Healthcare staff who are less than 28 weeks pregnant should practise social distancing but can continue working in a patient-facing role during the coronavirus outbreak, guidance from umbrella groups has stated.
However, women who are more than 28 weeks pregnant or have underlying health conditions – such as heart or lung disease – should avoid direct patient contact.
The guidance is from the Roya College of Midwives, the Royal College of Obstetricians and Gynaecologists, and the Royal College of Paediatrics and Child Health, with input from the Royal College of Anaesthetists and the Obstetric Anaesthetists’ Association.
It stated: ‘Pregnant women under 28 weeks’ gestation with no underlying health conditions, should follow the guidance on social distancing in the same way as the general population.
‘For pregnant women after 28 weeks’ gestation, or with underlying health conditions such as heart or lung disease, a more precautionary approach is advised,’ it continued.
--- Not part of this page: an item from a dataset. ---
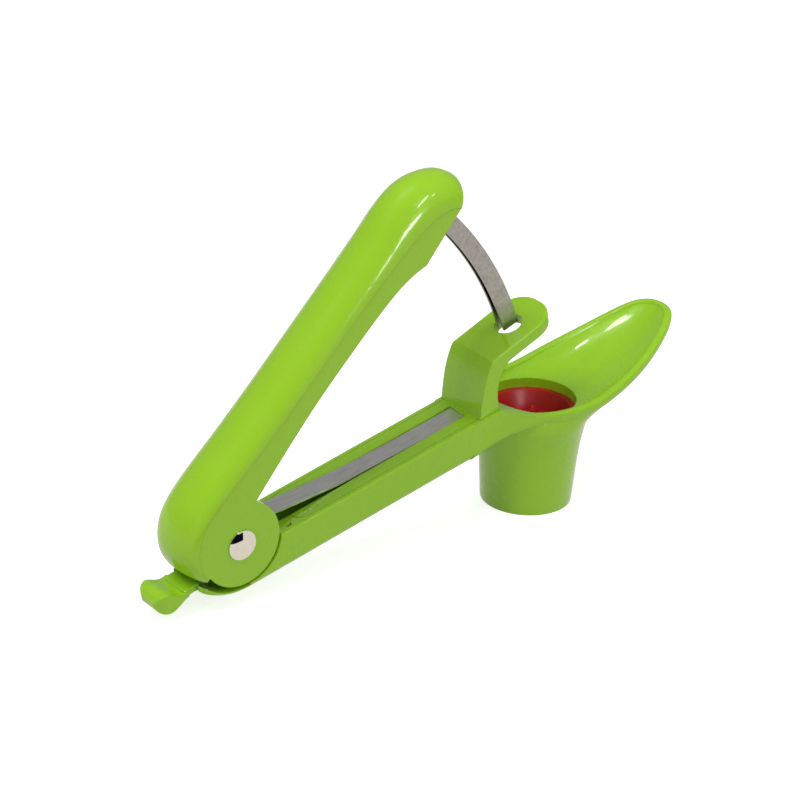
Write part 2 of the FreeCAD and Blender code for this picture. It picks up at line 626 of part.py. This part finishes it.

‘Women in this category should work from home where possible, avoid contact with anyone with symptoms of Covid-19, and significantly reduce unnecessary social contact.’
Many pregnant healthcare workers may be able to undertake phone or video consultations or take on administrative duties in order to continue to make a ‘valuable contribution’ to the workplace, it added.
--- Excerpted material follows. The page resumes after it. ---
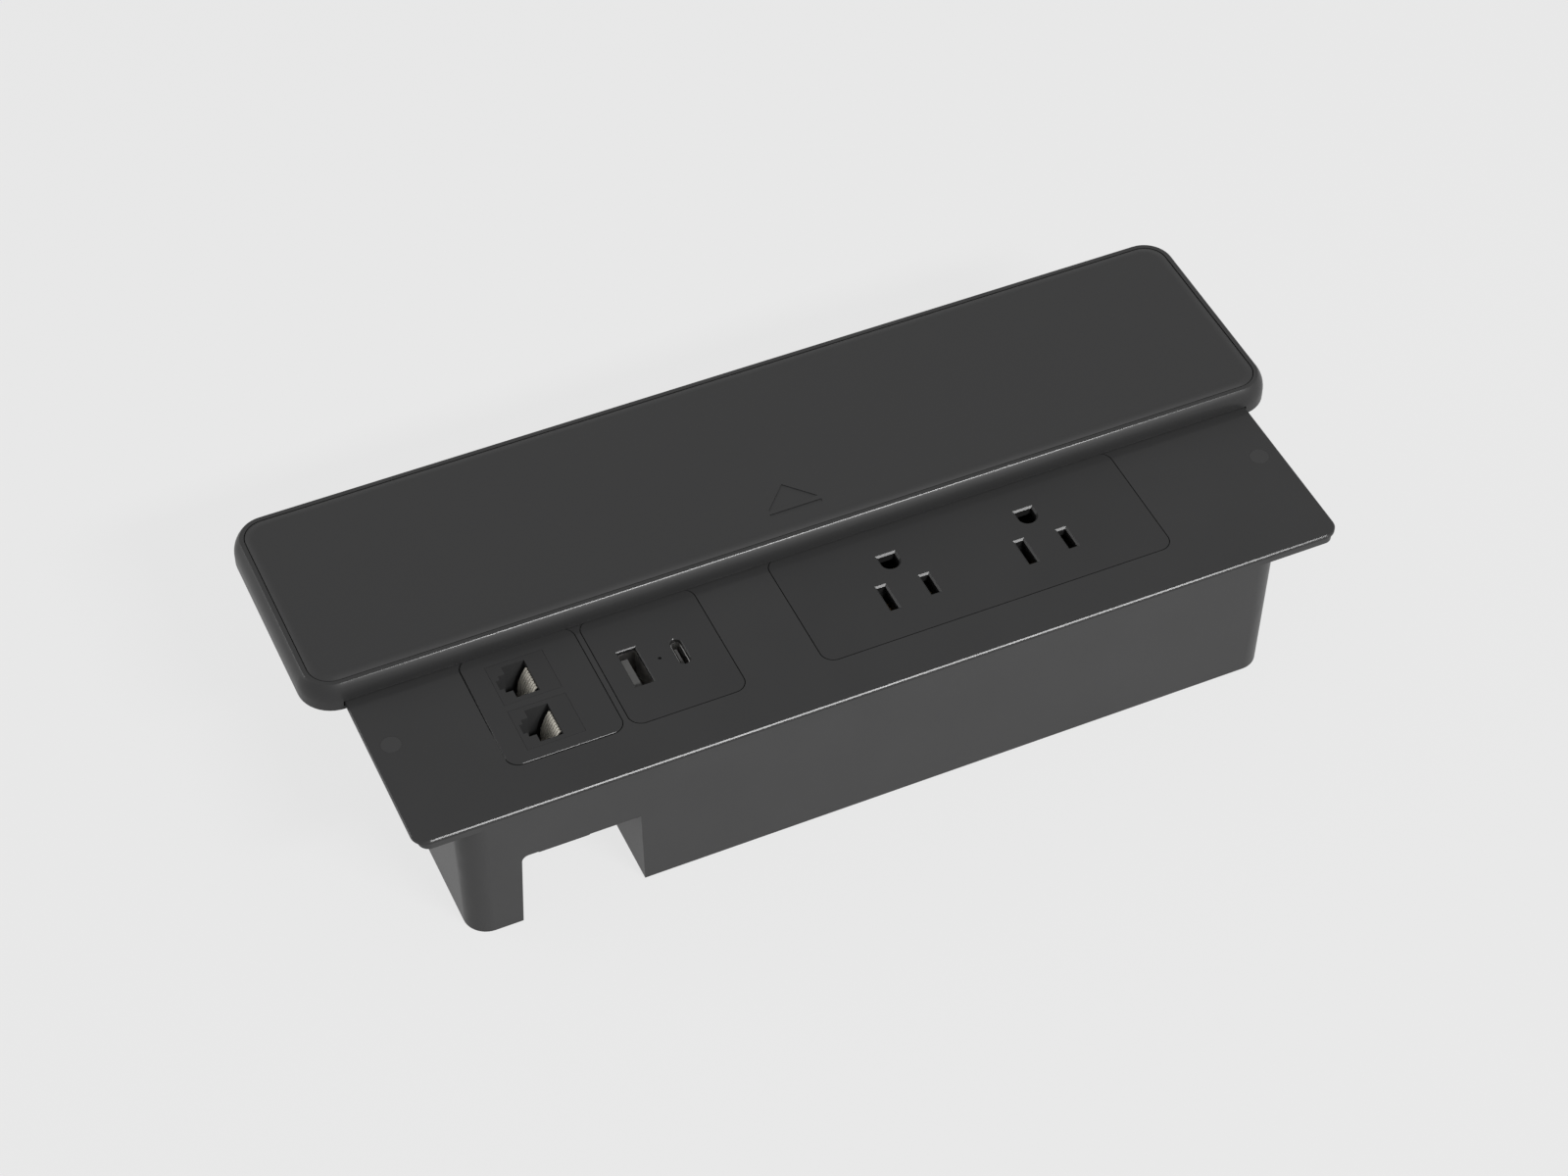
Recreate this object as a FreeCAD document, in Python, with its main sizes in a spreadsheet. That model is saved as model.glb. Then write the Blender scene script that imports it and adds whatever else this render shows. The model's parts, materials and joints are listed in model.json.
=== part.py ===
# In-desk power module with a sliding lid, as a parametric document in millimetres.
# The origin is in the middle of the deck, on the plane of the desk surface: X runs along
# the deck, Y points to the side where the lid opens, and Z points up.
import FreeCAD, Part
import math
import os
import re
import Sketcher

SIZES = {
    # Deck: a thin plate on the moulded flange of the housing.
    "deck_depth": 69.0,
    "plate_thickness": 1.2,
    "flange_thickness": 1.8,
    "lip_overhang": 1.5,
    "deck_corner_radius": 4.3,
    "flange_corner_radius": 3.0,
    "deck_edge_chamfer": 0.28,
    # Along the deck, from its left end: a margin, the modules with bars between them, and a
    # margin. A module's width runs between the middles of the gaps at its ends.
    "left_margin": 31.55,
    "data_width": 33.1,
    "data_usb_bar": 1.725,
    "usb_width": 33.55,
    "usb_duplex_bar": 22.15,
    "duplex_width": 105.85,
    "right_margin": 44.675,
    # Holes for the two screws that hold the module to the desk, and the caps over them.
    "fixing_inset": 6.1,
    "fixing_offset": 0.4,
    "fixing_hole_diameter": 3.4,
    "fixing_countersink": 0.8,
    "cap_diameter": 5.6,
    "cap_gap": 0.04,
    # Housing: a moulded tub, open below at the data end.
    "housing_left_inset": 11.95,
    "housing_right_inset": 18.05,
    "bay_wall_inset": 2.85,
    "housing_height": 43.3,
    "housing_corner_radius": 7.6,
    "cavity_corner_radius": 1.0,
    "wall_thickness": 2.0,
    "floor_thickness": 2.0,
    "draft_angle": 1.25,
    "cable_notch_top": 16.3,
    "cable_notch_inset": 16.85,
    "cable_notch_lean": 1.7,
    "cable_notch_radius": 2.0,
    "rib_thickness": 1.6,
    "rib_height": 14.0,
    "rib_nose": 3.0,
    "rib_inset": 3.0,
    "rib_latch_inset": 9.0,
    # Screw posts of the housing and bosses of the plate.
    "post_inset": 6.2,
    "post_diameter": 9.0,
    "post_top": 6.0,
    "post_seat": 12.0,
    "well_diameter": 6.4,
    "boss_diameter": 6.4,
    "screw_diameter": 2.9,
    "screw_gap": 0.15,
    "screw_bite": 5.5,
    "screw_tip_gap": 1.0,
    "screw_head_diameter": 5.6,
    "screw_head_height": 2.2,
    # Cord entry in the back wall.
    "cord_entry_inset": 30.25,
    "cord_entry_level": 27.0,
    "cord_diameter": 8.0,
    "bushing_wall": 1.4,
    "bushing_rim": 2.2,
    "bushing_barrel": 5.0,
    "bushing_gap": 0.1,
    # Face plates of the three modules: one line at the back, and a depth of its own for each.
    "module_back": 20.25,
    "data_depth": 40.4,
    "usb_depth": 40.3,
    "duplex_depth": 40.8,
    "module_corner_radius": 3.8,
    "window_gap": 0.25,
    "ledge_width": 1.8,
    "ledge_thickness": 1.4,
    "ledge_corner_radius": 1.0,
    "data_rise": 0.2,
    "data_edge_chamfer": 0.12,
    # Outlets of the duplex module.
    "outlet_pitch": 42.2,
    "blade_spacing": 12.7,
    "blade_forward": 5.55,
    "slot_width": 2.45,
    "neutral_slot_length": 8.9,
    "hot_slot_length": 7.2,
    "ground_radius": 2.6,
    "ground_centre": 6.55,
    "ground_flat": 9.15,
    "slot_chamfer": 0.5,
    "duplex_body_inset": 2.925,
    "duplex_body_depth": 34.0,
    "duplex_body_height": 20.0,
    "body_corner_radius": 3.0,
    "duplex_screw_inset": 4.5,
    "contact_drop": 14.0,
    "contact_head_gap": 1.5,
    "leaf_thickness": 0.8,
    "leaf_depth": 7.4,
    "ground_leaf_overhang": 2.2,
    "blade_grip": 1.4,
    "ground_grip": 4.6,
    "strap_width": 3.0,
    "strap_gap": 0.25,
    "strap_drop": 2.0,
    "neutral_strap_inset": 4.5,
    "hot_strap_row": 1.3,
    "ground_strap_inset": 4.0,
    "tab_reach": 8.0,
    # USB module.
    "usb_a_shift": 8.1,
    "usb_a_forward": 0.65,
    "usb_a_hole_width": 5.35,
    "usb_a_hole_length": 13.3,
    "usb_c_shift": 5.05,
    "usb_c_forward": 0.35,
    "usb_c_hole_width": 3.2,
    "usb_c_hole_length": 9.25,
    "port_chamfer": 0.25,
    "shell_thickness": 0.3,
    "shell_gap": 0.08,
    "shell_relief_gap": 0.1,
    "tongue_foot_height": 2.2,
    "tongue_a_thickness": 1.9,
    "tongue_a_length": 11.1,
    "tongue_a_shift": 1.0,
    "tongue_a_top_gap": 1.4,
    "contact_a_width": 1.0,
    "contact_a_thickness": 0.3,
    "contact_a_inner_pitch": 2.0,
    "contact_a_outer_pitch": 7.0,
    "tongue_c_foot": 4.0,
    "tongue_c_thickness": 0.7,
    "tongue_c_length": 6.7,
    "tongue_c_top_gap": 1.6,
    "status_shift": 0.95,
    "status_forward": 0.55,
    "status_diameter": 1.0,
    "status_depth": 0.4,
    "status_foot_rim": 0.7,
    "board_level": 9.0,
    "board_thickness": 1.6,
    "board_gap": 0.4,
    "cover_inset": 0.6,
    "usb_cover_wall": 1.5,
    "usb_cover_height": 29.0,
    "usb_screw_inset": 4.25,
    "well_gap": 0.3,
    "screw_seat_thickness": 2.5,
    # Parts under the USB board.
    "transformer_shift": 4.0,
    "transformer_forward": 2.0,
    "core_width": 10.0,
    "core_length": 14.0,
    "core_height": 11.0,
    "core_corner_radius": 0.6,
    "winding_width": 13.0,
    "winding_length": 10.0,
    "winding_height": 7.0,
    "winding_drop": 2.0,
    "winding_corner_radius": 2.0,
    "capacitor_shift": 8.0,
    "capacitor_spacing": 9.0,
    "capacitor_backward": 0.5,
    "capacitor_diameter": 6.5,
    "capacitor_height": 12.0,
    # Data module.
    "jack_shift": 1.85,
    "jack_forward": 9.0,
    "jack_pitch": 16.9,
    "jack_face_length": 16.4,
    "jack_face_depth": 14.5,
    "jack_face_gap": 0.12,
    "jack_shoulder": 6.0,
    "jack_trunk_inset": 0.4,
    "jack_body_height": 20.0,
    "jack_cap_height": 21.3,
    "jack_cap_overlap": 1.5,
    "jack_cap_roof": 4.5,
    "jack_cap_bore": 7.0,
    "jack_cap_inset": 0.2,
    "jack_cap_overhang": 0.3,
    "jack_cap_radius": 1.0,
    "wire_slot_pitch": 3.4,
    "wire_slot_width": 1.0,
    "wire_slot_depth": 1.6,
    "collar_thickness": 1.4,
    "collar_inset": 1.0,
    "hook_reach": 1.3,
    "hook_root": 1.0,
    "hook_gap": 0.1,
    "hook_edge": 0.7,
    "hook_height": 3.4,
    "hook_width": 6.0,
    "plug_right": 2.5,
    "plug_length": 6.6,
    "plug_width": 11.68,
    "plug_reach": 12.5,
    "latch_length": 2.0,
    "latch_width": 6.3,
    "latch_tip_length": 1.1,
    "latch_tip_width": 3.3,
    "contact_count": 8,
    "contact_pitch": 1.02,
    "contact_width": 0.8,
    "contact_thickness": 0.36,
    "contact_wall_gap": 0.05,
    "contact_top_drop": 1.2,
    "contact_bend_radius": 17.0,
    "contact_bend_height": 9.5,
    # Lid: a frame with bulging skirts, an inset panel and two runners.
    "lid_overhang": 9.9,
    "lid_extra_depth": 1.9,
    "lid_cover": 15.1,
    "lid_corner_radius": 10.0,
    "lid_top": 8.5,
    "lid_desk_gap": 0.4,
    "lid_straight": 2.6,
    "lid_bulge_slope": 18.8,
    "lid_hollow_slope": 13.0,
    "lid_wall": 1.5,
    "lid_web": 1.4,
    "lid_edge_chamfer": 0.28,
    "rim_width": 1.3,
    "gate_wall_gap": 1.3,
    "panel_thickness": 1.8,
    "panel_gap": 0.25,
    "panel_rise": 0.78,
    "panel_crown_radius": 4.9,
    "panel_crown_width": 2.8,
    "peg_diameter": 3.0,
    "peg_gap": 0.1,
    "peg_tip": 0.3,
    "lid_travel": 53.5,
    "slide_gap": 0.3,
    "runner_jaw": 1.8,
    "runner_end_radius": 6.0,
    "runner_end_gap": 0.55,
    "runner_side_gap": 0.4,
    "runner_screw_spacing": 22.0,
    "runner_screw_diameter": 2.2,
    "runner_head_diameter": 4.4,
    "runner_head_height": 1.1,
    "runner_head_gap": 0.2,
    "runner_head_sink": 0.25,
    "runner_floor": 1.3,
    "runner_boss_diameter": 4.6,
    "stop_heel_length": 3.0,
    "stop_heel_inset": 7.0,
    "stop_heel_reach": 1.3,
    # Slide mark pressed into the panel.
    "mark_width": 14.9,
    "mark_depth": 0.2,
    "mark_forward": 22.7,
    "mark_height": 8.0,
    "mark_bar_width": 1.1,
    "mark_bar_gap": 1.5,
    "mark_bar_overhang": 0.35,
    # How far a cut runs past the solid that it goes through.
    "cut_margin": 1.0,
}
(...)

Anyone caring for a patient with a suspected or confirmed Covid-19 infection should carry out a risk assessment and use personal protective equipment, it also said.
Chief executive of the RCM Gill Walton acknowledged concern from pregnant healthcare workers at the ‘lack of official guidance’ around coronavirus.
‘We therefore welcome the publication of this guidance for all pregnant healthcare workers and the clarity it brings for them and for employers,’ she added.